Mechanical Properties of End-crosslinked Entangled Polymer Networks using Sliplink Brownian Dynamics Simulations

TL;DR

This study uses Brownian dynamics simulations to analyze the mechanical behavior of entangled polymer networks with crosslinks and sliplinks, revealing how sliplinks influence stress response and shear modulus.

Contribution

It introduces a detailed simulation approach for entangled networks, demonstrating sliplink contributions and validating additivity assumptions for long chains.

Findings

Sliplinks contribute about half the shear modulus of crosslinks.

Additivity of sliplink and crosslink effects holds for chains with two or more entanglements.

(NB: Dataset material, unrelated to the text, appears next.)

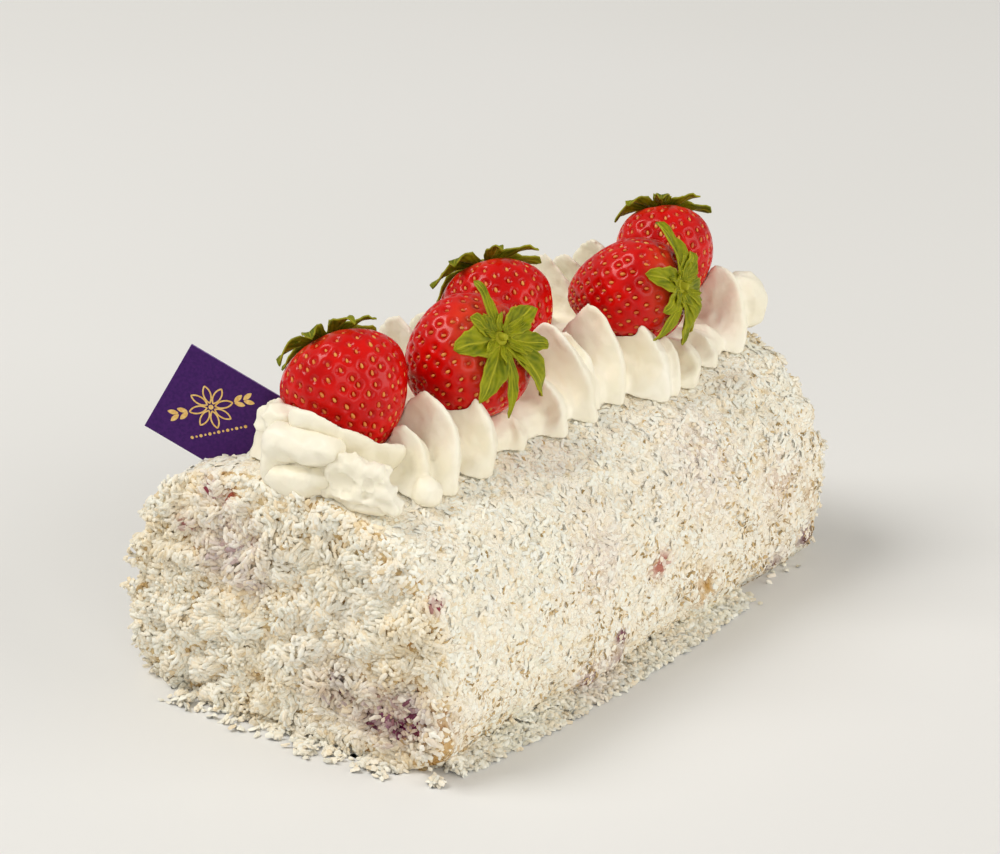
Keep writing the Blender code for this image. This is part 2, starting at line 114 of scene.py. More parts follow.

Simulation captures normal stress differences in shear.

Abstract

The mechanical properties of a polymeric network containing both crosslinks and sliplinks (entanglements) are studied using a multi-chain Brownian dynamics simulation. We coarse-grain at the level of chain segments connecting consecutive nodes (cross- or sliplinks), with particular attention to the Gaussian statistics of the network. Affine displacement of nodes is not imposed: their displacement as well as sliding of monomers through sliplinks is governed by force balances. The simulation results of stress in uniaxial extension and the full stress tensor in simple shear including the (non-zero) second normal stress difference are presented for monodisperse chains with up to 18 entanglements between two crosslinks. The cases of two different force laws of the subchains (Gaussian chains and chains with finite extensibility) for two different numbers of monomers in a subchain (no = 50 and no = 100) are examined. It is shown that the additivity assumption of slip- and crosslink contribution holds for sufficiently long chains with two or more entanglements, and that it can be used to construct the strain response of a network of infinitely long chains. An important consequence is that the contribution of sliplinks to the small-strain shear modulus is about ⅔ of the contribution of a crosslink.